Go through the records underneath and write each one out again exactly.

** START OF GIVEN ENTRIES **

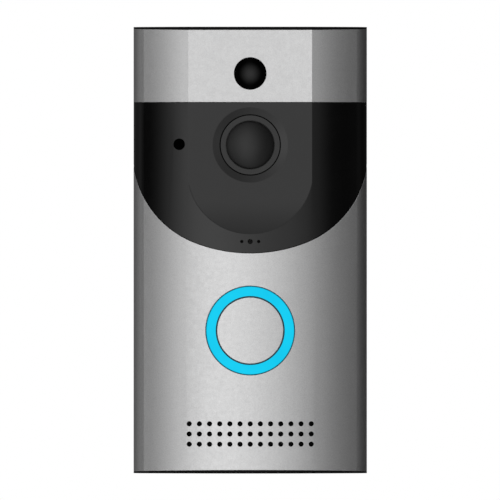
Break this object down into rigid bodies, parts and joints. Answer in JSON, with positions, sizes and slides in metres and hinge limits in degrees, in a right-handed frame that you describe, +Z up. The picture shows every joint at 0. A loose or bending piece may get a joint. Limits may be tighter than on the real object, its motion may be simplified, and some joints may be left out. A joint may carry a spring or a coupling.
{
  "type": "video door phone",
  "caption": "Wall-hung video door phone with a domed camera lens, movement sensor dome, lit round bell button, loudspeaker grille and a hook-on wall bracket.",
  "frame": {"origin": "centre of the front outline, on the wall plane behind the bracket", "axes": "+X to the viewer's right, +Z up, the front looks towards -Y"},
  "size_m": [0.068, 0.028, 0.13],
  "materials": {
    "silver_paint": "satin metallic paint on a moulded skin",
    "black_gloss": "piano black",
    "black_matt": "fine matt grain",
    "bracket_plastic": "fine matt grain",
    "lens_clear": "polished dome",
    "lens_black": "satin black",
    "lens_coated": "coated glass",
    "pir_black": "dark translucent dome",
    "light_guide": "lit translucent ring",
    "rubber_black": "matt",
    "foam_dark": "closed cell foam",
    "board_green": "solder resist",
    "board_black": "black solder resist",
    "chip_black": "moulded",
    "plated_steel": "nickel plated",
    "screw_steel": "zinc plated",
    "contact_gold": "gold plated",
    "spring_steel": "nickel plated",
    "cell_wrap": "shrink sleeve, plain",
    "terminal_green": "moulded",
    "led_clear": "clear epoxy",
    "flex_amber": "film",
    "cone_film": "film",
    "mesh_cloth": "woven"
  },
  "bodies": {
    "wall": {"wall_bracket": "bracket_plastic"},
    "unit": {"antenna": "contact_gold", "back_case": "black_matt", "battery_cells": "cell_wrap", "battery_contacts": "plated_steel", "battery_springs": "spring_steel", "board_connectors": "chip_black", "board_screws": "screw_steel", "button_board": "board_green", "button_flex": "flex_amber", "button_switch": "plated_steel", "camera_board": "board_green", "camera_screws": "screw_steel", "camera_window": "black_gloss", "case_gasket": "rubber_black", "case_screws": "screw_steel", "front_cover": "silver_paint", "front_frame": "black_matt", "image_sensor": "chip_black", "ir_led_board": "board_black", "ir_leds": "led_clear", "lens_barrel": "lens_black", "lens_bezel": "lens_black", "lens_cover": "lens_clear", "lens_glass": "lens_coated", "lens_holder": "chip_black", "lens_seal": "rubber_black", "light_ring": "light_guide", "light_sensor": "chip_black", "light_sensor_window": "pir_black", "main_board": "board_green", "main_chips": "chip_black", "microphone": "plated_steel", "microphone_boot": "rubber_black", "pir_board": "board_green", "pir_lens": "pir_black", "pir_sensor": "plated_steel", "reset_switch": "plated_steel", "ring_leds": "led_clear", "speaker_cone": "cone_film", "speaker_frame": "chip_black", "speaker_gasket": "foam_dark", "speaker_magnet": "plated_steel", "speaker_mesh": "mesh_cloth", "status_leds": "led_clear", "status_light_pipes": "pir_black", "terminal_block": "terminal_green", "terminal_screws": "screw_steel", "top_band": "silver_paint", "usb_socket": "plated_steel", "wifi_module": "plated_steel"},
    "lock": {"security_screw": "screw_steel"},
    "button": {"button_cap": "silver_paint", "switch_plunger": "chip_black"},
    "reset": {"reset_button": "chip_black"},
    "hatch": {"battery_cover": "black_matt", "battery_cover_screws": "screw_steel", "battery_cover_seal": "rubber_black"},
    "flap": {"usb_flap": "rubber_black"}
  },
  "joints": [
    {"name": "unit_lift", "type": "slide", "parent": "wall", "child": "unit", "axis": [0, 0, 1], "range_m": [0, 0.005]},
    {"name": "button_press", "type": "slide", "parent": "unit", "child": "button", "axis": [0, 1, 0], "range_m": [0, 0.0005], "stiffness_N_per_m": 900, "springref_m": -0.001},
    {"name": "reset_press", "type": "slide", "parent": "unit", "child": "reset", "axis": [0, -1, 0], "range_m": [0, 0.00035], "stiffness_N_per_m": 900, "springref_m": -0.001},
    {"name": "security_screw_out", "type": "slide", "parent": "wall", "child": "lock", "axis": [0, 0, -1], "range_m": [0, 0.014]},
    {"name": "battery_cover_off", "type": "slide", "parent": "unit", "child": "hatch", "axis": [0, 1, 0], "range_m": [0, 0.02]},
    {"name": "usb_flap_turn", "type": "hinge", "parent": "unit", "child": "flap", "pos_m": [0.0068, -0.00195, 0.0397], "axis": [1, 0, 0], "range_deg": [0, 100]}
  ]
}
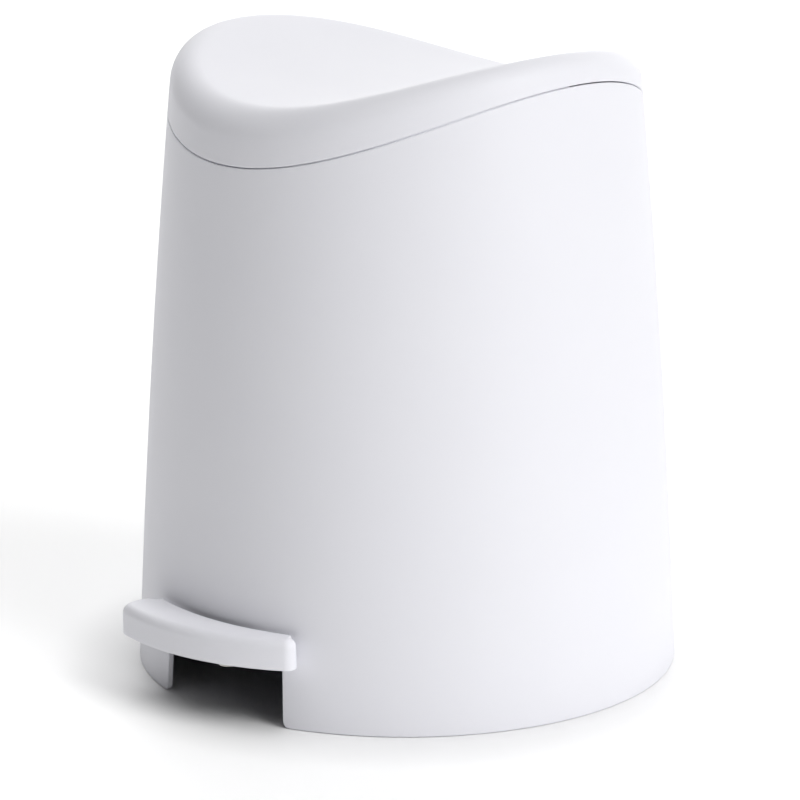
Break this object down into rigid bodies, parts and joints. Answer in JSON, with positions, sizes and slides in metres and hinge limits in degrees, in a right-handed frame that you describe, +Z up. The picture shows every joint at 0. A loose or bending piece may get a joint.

** END OF GIVEN ENTRIES **

• WORKED ANSWER:
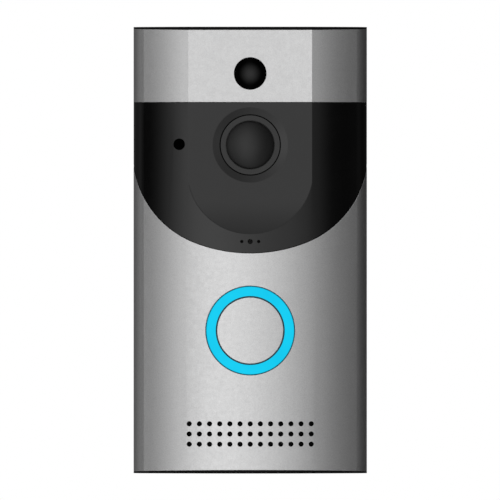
Break this object down into rigid bodies, parts and joints. Answer in JSON, with positions, sizes and slides in metres and hinge limits in degrees, in a right-handed frame that you describe, +Z up. The picture shows every joint at 0. A loose or bending piece may get a joint. Limits may be tighter than on the real object, its motion may be simplified, and some joints may be left out. A joint may carry a spring or a coupling.
{
  "type": "video door phone",
  "caption": "Wall-hung video door phone with a domed camera lens, movement sensor dome, lit round bell button, loudspeaker grille and a hook-on wall bracket.",
  "frame": {"origin": "centre of the front outline, on the wall plane behind the bracket", "axes": "+X to the viewer's right, +Z up, the front looks towards -Y"},
  "size_m": [0.068, 0.028, 0.13],
  "materials": {
    "silver_paint": "satin metallic paint on a moulded skin",
    "black_gloss": "piano black",
    "black_matt": "fine matt grain",
    "bracket_plastic": "fine matt grain",
    "lens_clear": "polished dome",
    "lens_black": "satin black",
    "lens_coated": "coated glass",
    "pir_black": "dark translucent dome",
    "light_guide": "lit translucent ring",
    "rubber_black": "matt",
    "foam_dark": "closed cell foam",
    "board_green": "solder resist",
    "board_black": "black solder resist",
    "chip_black": "moulded",
    "plated_steel": "nickel plated",
    "screw_steel": "zinc plated",
    "contact_gold": "gold plated",
    "spring_steel": "nickel plated",
    "cell_wrap": "shrink sleeve, plain",
    "terminal_green": "moulded",
    "led_clear": "clear epoxy",
    "flex_amber": "film",
    "cone_film": "film",
    "mesh_cloth": "woven"
  },
  "bodies": {
    "wall": {"wall_bracket": "bracket_plastic"},
    "unit": {"antenna": "contact_gold", "back_case": "black_matt", "battery_cells": "cell_wrap", "battery_contacts": "plated_steel", "battery_springs": "spring_steel", "board_connectors": "chip_black", "board_screws": "screw_steel", "button_board": "board_green", "button_flex": "flex_amber", "button_switch": "plated_steel", "camera_board": "board_green", "camera_screws": "screw_steel", "camera_window": "black_gloss", "case_gasket": "rubber_black", "case_screws": "screw_steel", "front_cover": "silver_paint", "front_frame": "black_matt", "image_sensor": "chip_black", "ir_led_board": "board_black", "ir_leds": "led_clear", "lens_barrel": "lens_black", "lens_bezel": "lens_black", "lens_cover": "lens_clear", "lens_glass": "lens_coated", "lens_holder": "chip_black", "lens_seal": "rubber_black", "light_ring": "light_guide", "light_sensor": "chip_black", "light_sensor_window": "pir_black", "main_board": "board_green", "main_chips": "chip_black", "microphone": "plated_steel", "microphone_boot": "rubber_black", "pir_board": "board_green", "pir_lens": "pir_black", "pir_sensor": "plated_steel", "reset_switch": "plated_steel", "ring_leds": "led_clear", "speaker_cone": "cone_film", "speaker_frame": "chip_black", "speaker_gasket": "foam_dark", "speaker_magnet": "plated_steel", "speaker_mesh": "mesh_cloth", "status_leds": "led_clear", "status_light_pipes": "pir_black", "terminal_block": "terminal_green", "terminal_screws": "screw_steel", "top_band": "silver_paint", "usb_socket": "plated_steel", "wifi_module": "plated_steel"},
    "lock": {"security_screw": "screw_steel"},
    "button": {"button_cap": "silver_paint", "switch_plunger": "chip_black"},
    "reset": {"reset_button": "chip_black"},
    "hatch": {"battery_cover": "black_matt", "battery_cover_screws": "screw_steel", "battery_cover_seal": "rubber_black"},
    "flap": {"usb_flap": "rubber_black"}
  },
  "joints": [
    {"name": "unit_lift", "type": "slide", "parent": "wall", "child": "unit", "axis": [0, 0, 1], "range_m": [0, 0.005]},
    {"name": "button_press", "type": "slide", "parent": "unit", "child": "button", "axis": [0, 1, 0], "range_m": [0, 0.0005], "stiffness_N_per_m": 900, "springref_m": -0.001},
    {"name": "reset_press", "type": "slide", "parent": "unit", "child": "reset", "axis": [0, -1, 0], "range_m": [0, 0.00035], "stiffness_N_per_m": 900, "springref_m": -0.001},
    {"name": "security_screw_out", "type": "slide", "parent": "wall", "child": "lock", "axis": [0, 0, -1], "range_m": [0, 0.014]},
    {"name": "battery_cover_off", "type": "slide", "parent": "unit", "child": "hatch", "axis": [0, 1, 0], "range_m": [0, 0.02]},
    {"name": "usb_flap_turn", "type": "hinge", "parent": "unit", "child": "flap", "pos_m": [0.0068, -0.00195, 0.0397], "axis": [1, 0, 0], "range_deg": [0, 100]}
  ]
}
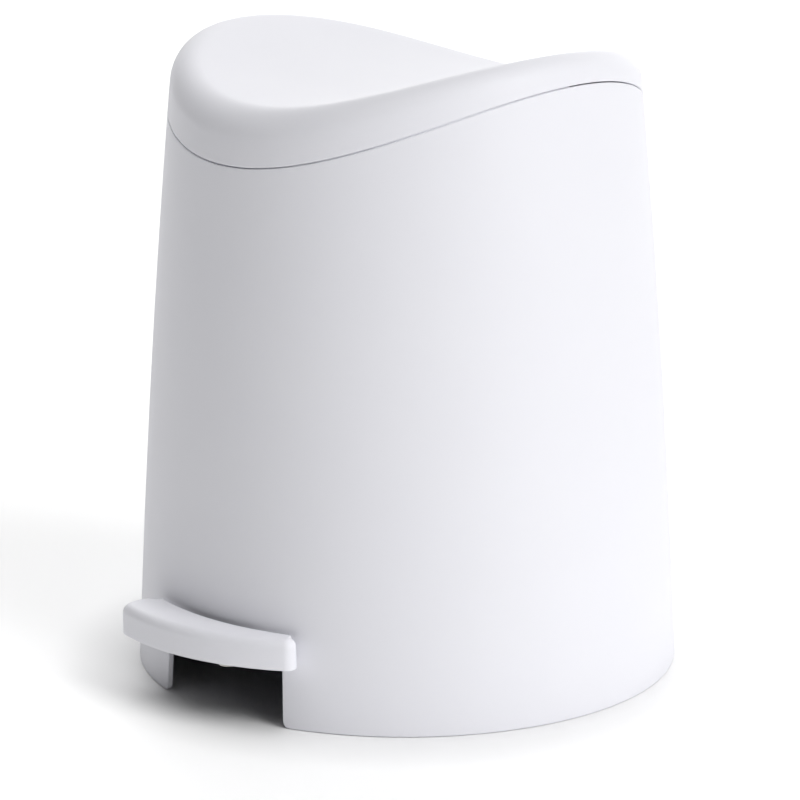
Break this object down into rigid bodies, parts and joints. Answer in JSON, with positions, sizes and slides in metres and hinge limits in degrees, in a right-handed frame that you describe, +Z up. The picture shows every joint at 0. A loose or bending piece may get a joint.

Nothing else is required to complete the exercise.